▶ **Problem requirements**: Give back the exact lines spanning from the line with "0.035, 0.030), 0.30)" to the line with "cad_parts[node].hide_render = cad_parts[node].hide_viewport", with both of those lines included and no others.
--- start of Supplied information ---
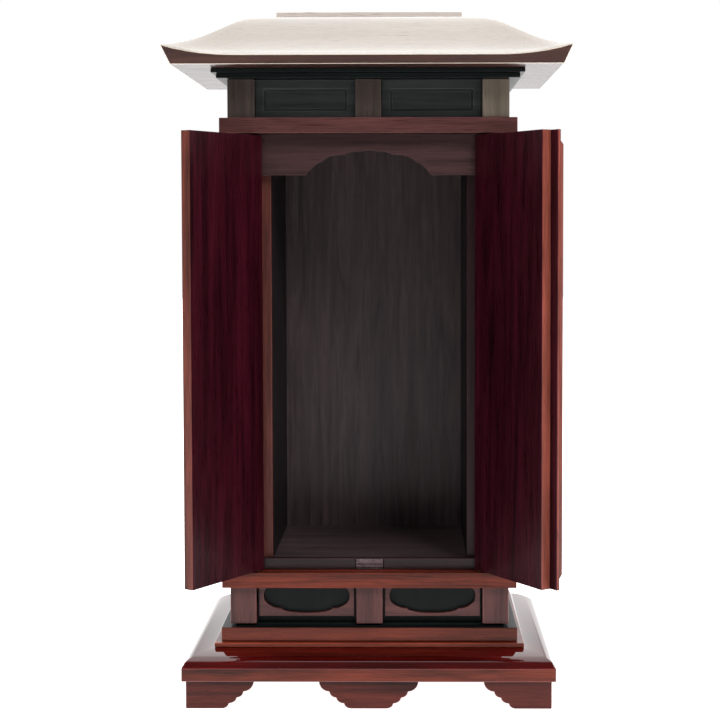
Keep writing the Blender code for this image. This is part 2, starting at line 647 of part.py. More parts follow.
def add_cover_strip(leaf, wood):
    """Strip on the front of the right leaf that laps over the left one, with a raised rib."""
    back = -LEAF_HALF - GAP
    front = back - COVER_STRIP_THICKNESS
    plan = [
        (COVER_STRIP_START, back),
        (COVER_STRIP_END, back),
        (COVER_STRIP_END, front),
        (COVER_STRIP_START, front),
    ]
    loop = [(-along, across, 0.0) for along, across in plan]
    solid = fill_and_extrude([loop], Vector((0.0, 0.0, LEAF_HEIGHT)))
    strip = add_object("astragal", solid, (0.0, 0.0, 0.0), wood, leaf)
    rib_front = front - COVER_RIB_HEIGHT
    rib_low = COVER_RIB_BOTTOM_MARGIN
    rib_high = LEAF_HEIGHT - COVER_RIB_TOP_MARGIN
    rib_back = front + COVER_STRIP_THICKNESS / 2
    side_view = [
        (rib_back, rib_low),
        (front, rib_low),
        (rib_front, rib_low + COVER_RIB_RAMP),
        (rib_front, rib_high - COVER_RIB_RAMP),
        (front, rib_high),
        (rib_back, rib_high),
    ]
    rib_end = COVER_STRIP_END - COVER_RIB_MARGIN
    loop = [(-rib_end, across, height) for across, height in side_view]
    solid = fill_and_extrude([loop], Vector((COVER_RIB_WIDTH, 0.0, 0.0)))
    rib = add_object("astragal_rib", solid, (0.0, 0.0, 0.0), wood, leaf)
    rib.hide_render = True
    rib.display_type = "WIRE"
    union = strip.modifiers.new("join_rib", "BOOLEAN")
    union.operation = "UNION"
    union.object = rib


def add_doors(wood, metal, parent):
    """Both leaves, each turned to the angle at which it stands open."""
    add_leaf("left_door", -1, LEFT_LEAF_WIDTH, LEFT_OPEN_DEGREES, wood, metal, parent)
    right = add_leaf("right_door", 1, RIGHT_LEAF_WIDTH, RIGHT_OPEN_DEGREES, wood, metal, parent)
    add_cover_strip(right, wood)


def sunk_panel(half_width, height, thickness):
    """Panel with a sunk field on its front face, which looks along -Y."""
    field_half = half_width - FRIEZE_FIELD_SIDE_MARGIN
    field_low = FRIEZE_FIELD_BOTTOM_MARGIN
    field_high = height - FRIEZE_FIELD_TOP_MARGIN
    bevel = FRIEZE_FIELD_BEVEL
    rectangles = [
        (half_width, 0.0, height, thickness),
        (half_width, 0.0, height, 0.0),
        (field_half, field_low, field_high, 0.0),
        (field_half - bevel, field_low + bevel, field_high - bevel, FRIEZE_FIELD_DEPTH),
    ]
    rings = []
    for half, low, high, depth in rectangles:
        rings.append(
            [(-half, depth, low), (half, depth, low), (half, depth, high), (-half, depth, high)]
        )
    return loft(rings)


def add_frieze(wood, panel_wood, parent):
    """Band over the doors: posts with sunk panels in front and at the sides."""
    add_corner_posts(
        "frieze_post", FRIEZE_POST_WIDTH, FRIEZE_BOTTOM, FRIEZE_HEIGHT, wood, parent
    )
    panel_front = BODY_FRONT + FRIEZE_RECESS
    panel_back = panel_front + FRIEZE_THICKNESS
    add_box(
        "frieze_post_front_centre",
        (-FRIEZE_CENTRE_HALF_WIDTH, FRIEZE_CENTRE_HALF_WIDTH),
        (BODY_FRONT, panel_back),
        (FRIEZE_BOTTOM, FRIEZE_TOP),
        wood,
        parent,
    )
    post_inner = BODY_HALF_WIDTH - FRIEZE_POST_WIDTH
    front_half = (post_inner - FRIEZE_CENTRE_HALF_WIDTH) / 2 - GAP
    middle = (post_inner + FRIEZE_CENTRE_HALF_WIDTH) / 2
    side_half = (BACK_POST_FRONT - POST_BACK_FACE) / 2 - GAP
    side_middle = (BACK_POST_FRONT + POST_BACK_FACE) / 2
    side_face = BODY_HALF_WIDTH - FRIEZE_RECESS
    for side, side_name in ((-1, "left"), (1, "right")):
        solid = sunk_panel(front_half, FRIEZE_HEIGHT, FRIEZE_THICKNESS)
        place = (side * middle, panel_front, FRIEZE_BOTTOM)
        add_object(f"frieze_panel_front_{side_name}", solid, place, panel_wood, parent)
        solid = sunk_panel(side_half, FRIEZE_HEIGHT, FRIEZE_THICKNESS)
        place = (side * side_face, side_middle, FRIEZE_BOTTOM)
        panel = add_object(f"frieze_panel_{side_name}", solid, place, panel_wood, parent)
        panel.rotation_euler = (0.0, 0.0, side * math.pi / 2)
    back_half = post_inner - GAP
    add_box(
        "frieze_panel_back",
        (-back_half, back_half),
        (BACK_PANEL_FRONT, BACK_PANEL_BACK),
        (FRIEZE_BOTTOM, FRIEZE_TOP),
        wood,
        parent,
    )


def roof_profile(progress):
    """Height share of the roof slope, from the eave at 0 to the flat top at 1."""
    eased = progress**ROOF_CURVE_POWER
    smooth = eased * eased * (3 - 2 * eased)
    return ROOF_EVEN_SLOPE_SHARE * progress + (1 - ROOF_EVEN_SLOPE_SHARE) * smooth


def eave_points(half_length):
    """Places along one side from corner to corner, with the lift of the eave at each."""
    reach = min(EAVE_LIFT_LENGTH, half_length)
    places = []
    for step in range(EAVE_STEPS + 1):
        share = 1 - step / EAVE_STEPS
        lift = EAVE_LIFT * share**EAVE_LIFT_POWER
        places.append((half_length - reach * (1 - share), lift))
    return [(-place, lift) for place, lift in places] + places[:0:-1]


def around_roof(place_point):
    """Ring of points from place_point(length share, lift, sizes of that side), side by side."""
    half_widths = (ROOF_HALF_WIDTH, ROOF_HALF_WIDTH - ROOF_TOP_SETBACK)
    half_depths = (ROOF_HALF_DEPTH, ROOF_HALF_DEPTH - ROOF_TOP_SETBACK)
    front_side = half_widths + half_depths
    right_side = half_depths + half_widths
    ring = []
    for turn, sizes in enumerate((front_side, right_side, front_side, right_side)):
        eave_length = sizes[0] + EAVE_TIP
        for place, lift in eave_points(eave_length):
            point = Vector(place_point(place / eave_length, lift, sizes))
            for _ in range(turn):
                point = Vector((-point.y, point.x, point.z))
            ring.append(point)
    return ring


def underside_ring():
    """Level lower edge of the fascia."""
    return around_roof(lambda share, lift, sizes: (share * sizes[0], -sizes[2], 0.0))


def roof_ring(progress):
    """Line round the roof surface, at one share of the way from the eave to the top."""
    height_share = roof_profile(progress)

    def place_point(share, lift, sizes):
        along_low, along_high, out_low, out_high = sizes
        eave_height = FASCIA_HEIGHT + lift
        eave_out = out_low + FASCIA_SLOPE * eave_height
        along = share * ((along_low + EAVE_TIP) * (1 - progress) + along_high * progress)
        out = eave_out * (1 - progress) + out_high * progress
        height = eave_height + (ROOF_HEIGHT - eave_height) * height_share
        return (along, -out, height)

    return around_roof(place_point)


def add_roof(wood, parent):
    """Hipped roof block with lifted corners and the flat board on its top."""
    rings = [underside_ring()]
    rings += [roof_ring(step / ROOF_RINGS) for step in range(ROOF_RINGS + 1)]
    place = (0.0, ROOF_MIDDLE, ROOF_BOTTOM)
    add_object("roof", loft(rings), place, wood, parent, math.radians(25))
    setback = ROOF_TOP_SETBACK + RIDGE_SETBACK
    add_box(
        "ridge_board",
        (setback - ROOF_HALF_WIDTH, ROOF_HALF_WIDTH - setback),
        (ROOF_FRONT + setback, ROOF_BACK - setback),
        (RIDGE_BOTTOM, RIDGE_BOTTOM + RIDGE_THICKNESS),
        wood,
        parent,
    )


def leaf_front_reach(corners, angle):
    """Smallest Y that an open leaf reaches, given corners as length along and place across."""
    turn = math.radians(angle)
    return min(PIVOT_Y - along * math.sin(turn) + across * math.cos(turn)
               for along, across in corners)


def centring_shift():
    """Distance along Y that brings the middle of the open cabinet's box to the origin."""
    left_corners = [(LEFT_LEAF_WIDTH, LEAF_HALF), (LEFT_LEAF_WIDTH, -LEAF_HALF)]
    right_corners = [(RIGHT_LEAF_WIDTH, LEAF_HALF), (COVER_STRIP_END, -LEAF_HALF - GAP)]
    right_corners.append((COVER_STRIP_END - COVER_RIB_MARGIN, COVER_OUTERMOST))
    left = leaf_front_reach(left_corners, LEFT_OPEN_DEGREES)
    right = leaf_front_reach(right_corners, RIGHT_OPEN_DEGREES)
    return -(min(left, right) + ROOF_BACK + EAVE_TIP) / 2


def build():
    """Make every piece of the cabinet."""
    for existing in list(bpy.data.objects):
        bpy.data.objects.remove(existing)
    datum = bpy.data.objects.new("cabinet_datum", None)
    datum.location = (0.0, centring_shift(), 0.0)
    bpy.context.scene.collection.objects.link(datum)

    wood = make_material("rosewood", (0.135, 0.035, 0.030), 0.30)
    door_wood = make_material("door_rosewood", (0.090, 0.012, 0.016), 0.25)
    roof_wood = make_material("roof_rosewood", (0.150, 0.060, 0.050), 0.32)
    inner_wood = make_material("inner_wood", (0.048, 0.026, 0.026), 0.45)
    panel_wood = make_material("dark_panel_wood", (0.030, 0.026, 0.026), 0.40)
    catch_wood = make_material("catch_metal", (0.110, 0.070, 0.070), 0.35, 0.6)
    metal = make_material("pin_metal", (0.350, 0.300, 0.220), 0.35, 1.0)

    add_feet(wood, datum)
    add_plinth(wood, datum)
    add_board(
        "step_board", STEP_BOARD_OVERHANG, STEP_BOTTOM, STEP_BOARD_THICKNESS, wood, datum
    )
    add_base_board(wood, datum)
    add_lower_section(wood, panel_wood, inner_wood, datum)
    add_rails(wood, datum)
    add_chamber(wood, inner_wood, datum)
    add_sill_and_catch(wood, catch_wood, datum)
    add_valance(wood, datum)
    add_frieze(wood, panel_wood, datum)
    add_board(
        "cornice_lower", CORNICE_LOWER_OVERHANG, CORNICE_LOWER_BOTTOM,
        CORNICE_LOWER_THICKNESS, wood, datum,
    )
    add_board(
        "cornice_upper", CORNICE_UPPER_OVERHANG, CORNICE_UPPER_BOTTOM,
        CORNICE_UPPER_THICKNESS, wood, datum,
    )
    add_roof(roof_wood, datum)
    add_doors(door_wood, metal, datum)


build()
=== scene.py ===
"""Looks of the household altar cabinet: wood finishes, softened edges, camera and light."""
import json
import math

import bmesh
import bpy
from mathutils import Matrix, Vector


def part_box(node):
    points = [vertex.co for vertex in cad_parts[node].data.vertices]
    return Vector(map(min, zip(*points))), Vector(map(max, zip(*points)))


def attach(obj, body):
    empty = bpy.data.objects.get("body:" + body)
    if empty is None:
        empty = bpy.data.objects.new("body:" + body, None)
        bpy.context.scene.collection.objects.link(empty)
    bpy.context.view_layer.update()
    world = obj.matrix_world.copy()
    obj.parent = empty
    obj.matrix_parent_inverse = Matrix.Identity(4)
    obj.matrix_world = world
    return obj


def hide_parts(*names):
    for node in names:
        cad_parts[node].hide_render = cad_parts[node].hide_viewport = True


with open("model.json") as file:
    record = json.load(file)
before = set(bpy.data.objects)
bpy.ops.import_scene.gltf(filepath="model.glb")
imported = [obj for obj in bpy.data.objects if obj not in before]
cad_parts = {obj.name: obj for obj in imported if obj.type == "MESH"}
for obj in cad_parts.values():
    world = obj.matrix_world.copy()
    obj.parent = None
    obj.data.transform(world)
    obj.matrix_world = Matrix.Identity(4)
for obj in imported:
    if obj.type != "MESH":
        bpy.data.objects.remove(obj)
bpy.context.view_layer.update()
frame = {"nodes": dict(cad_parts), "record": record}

# Photograph's frame and the camera that took it, in pixels, metres and degrees
PHOTO_SIDE = 720
FOCAL_PIXELS = 1600.0
PRINCIPAL_X = 393.3
PRINCIPAL_Y = 305.0
SENSOR_WIDTH = 36.0
CAMERA_X = 0.0351
CAMERA_FROM_ROOF_MIDDLE = 1.4566
CAMERA_HEIGHT = 0.4083
CAMERA_PITCH = 2.75
CAMERA_YAW = 0.579
CAMERA_ROLL = -0.099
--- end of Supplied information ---
▶ **Worked answer**:
    wood = make_material("rosewood", (0.135, 0.035, 0.030), 0.30)
    door_wood = make_material("door_rosewood", (0.090, 0.012, 0.016), 0.25)
    roof_wood = make_material("roof_rosewood", (0.150, 0.060, 0.050), 0.32)
    inner_wood = make_material("inner_wood", (0.048, 0.026, 0.026), 0.45)
    panel_wood = make_material("dark_panel_wood", (0.030, 0.026, 0.026), 0.40)
    catch_wood = make_material("catch_metal", (0.110, 0.070, 0.070), 0.35, 0.6)
    metal = make_material("pin_metal", (0.350, 0.300, 0.220), 0.35, 1.0)

    add_feet(wood, datum)
    add_plinth(wood, datum)
    add_board(
        "step_board", STEP_BOARD_OVERHANG, STEP_BOTTOM, STEP_BOARD_THICKNESS, wood, datum
    )
    add_base_board(wood, datum)
    add_lower_section(wood, panel_wood, inner_wood, datum)
    add_rails(wood, datum)
    add_chamber(wood, inner_wood, datum)
    add_sill_and_catch(wood, catch_wood, datum)
    add_valance(wood, datum)
    add_frieze(wood, panel_wood, datum)
    add_board(
        "cornice_lower", CORNICE_LOWER_OVERHANG, CORNICE_LOWER_BOTTOM,
        CORNICE_LOWER_THICKNESS, wood, datum,
    )
    add_board(
        "cornice_upper", CORNICE_UPPER_OVERHANG, CORNICE_UPPER_BOTTOM,
        CORNICE_UPPER_THICKNESS, wood, datum,
    )
    add_roof(roof_wood, datum)
    add_doors(door_wood, metal, datum)


build()
=== scene.py ===
"""Looks of the household altar cabinet: wood finishes, softened edges, camera and light."""
import json
import math

import bmesh
import bpy
from mathutils import Matrix, Vector


def part_box(node):
    points = [vertex.co for vertex in cad_parts[node].data.vertices]
    return Vector(map(min, zip(*points))), Vector(map(max, zip(*points)))


def attach(obj, body):
    empty = bpy.data.objects.get("body:" + body)
    if empty is None:
        empty = bpy.data.objects.new("body:" + body, None)
        bpy.context.scene.collection.objects.link(empty)
    bpy.context.view_layer.update()
    world = obj.matrix_world.copy()
    obj.parent = empty
    obj.matrix_parent_inverse = Matrix.Identity(4)
    obj.matrix_world = world
    return obj


def hide_parts(*names):
    for node in names:
        cad_parts[node].hide_render = cad_parts[node].hide_viewport = True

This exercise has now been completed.